Twee der futuristen hebben werk ingezonden, dat men althans waardeeren kan, Balla en Dottori. Van Balla is er het geestige „Hondje aan een koordje”, een doek dat sedert jaren op alle tentoonstellingen te zien is. Het aardige taxhondje is loopend weergegeven, d. w. z. de pootjes zijn een soort kwastjes geworden en de staart, die op en neer wipt is een keer of tien geschilderd, duidelijk in het midden en vager naar de randen toe. Ook het touwtje en de voeten der eigenares zijn op die wijze in beweging weergegeven. Dit filmachtige procédé, dat natuurlijk volkomen juist is, levert werkelijk een aardig resultaat, doch... Balla kan teekenen.
Dottori’s race-auto, een sterke poging om de duizelingwekkende snelheid uit te beelden, is eveneens volkomen aanvaardbaar. Lijnen en kleuren drukken werkelijk de vaart der auto volkomen uit.
De „Appels d’Italie”, schilders die een zuiver Italiaansch-latijnsche kunst heeten voor te staan (de meeste leven te Parijs) geven weer andere fraaiigheden te bewonderen. Een zekere Philippe Hosiasson heeft o.a. een „siësta” ingezonden; de sluimerende joffer, die hij uitbeeldde, heeft ter wille der grootere rust haar armen en beenen zoo lang ter zijde op een stapeltje gelegd. Een „zittende vrouw” van denzelfden schilder heeft haar ledematen wel „aan”, doch ze zitten danig in de knoop en een harer armen groeit haar „mir nichts dir nichts” uit haar linkerknie. Een „adolescent” is bijna goed geteekend, doch, zeker om te laten zien, dat hij nog groeien moet, heeft hij zijn rechterarm een palm ver uit den schouder getrokken. Het is duidelijk dat de kunst van den heer Hosiasson „zuiver-Italiaansch” is en zonder meer op Rafael teruggaat..

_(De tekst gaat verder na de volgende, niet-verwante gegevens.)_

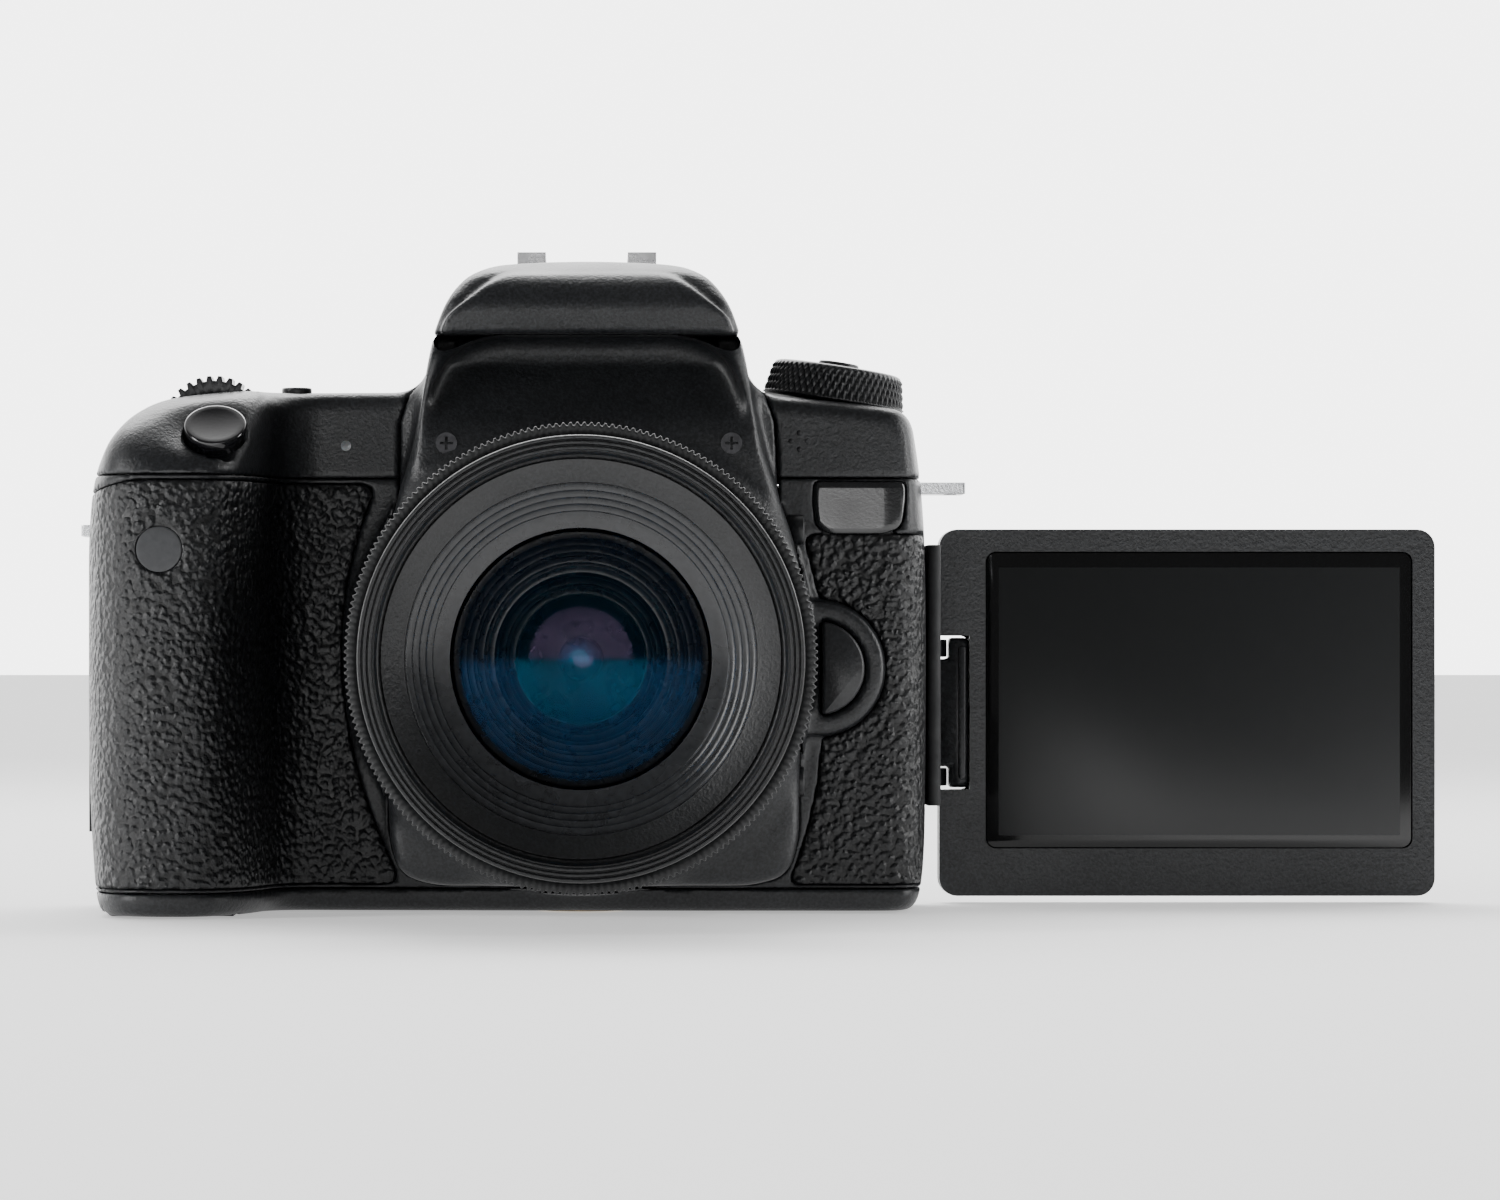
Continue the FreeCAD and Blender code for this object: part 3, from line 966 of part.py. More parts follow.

Even geniaal is het werk van Alberto Savinio: een naakte mijnheer met een ganzekop en een zeer langen snavel zit op een veel te klein ijzeren stoeltje en is in levendig gesprek met een personage, dat er een hertekop op na houdt; naast dit schoone tweetal staat een soort struisvogel; dit „werk” heet... „De verloren Zoon”. Een groep „Naakte mannen” van denzelfden meester vertoont ons zeer dikbuikige krachtpatsers, die echter alle zonder hoofd op dit ondermaansche rondwandelen. Wat moet men van dergelijke kunst en wat van de jury denken?
In het Italiaansche gebouw is ook de belangrijke tentoonstelling van edelsmeedkunst ondergebracht waar Nederland naast Italië de grootste en belangrijkste plaats inneemt, niet in de laatste plaats door de fraaie inzending van het Koloniaal Museum van Amsterdam.
Wanneer wij nog hebben medegedeeld, dat ook dit jaar evenals in 1928 het beste paviljoen der geheele tentoonstelling het Spaansche is, waar ieder stuk waard is bekeken en genoten te worden, meenen wij te mogen besluiten met den wensch, dat de opgaande lijn, die in de tentoonstellingen merkbaar is, op een waarachtige wedergeboorte der schilderkunst moge wijzen.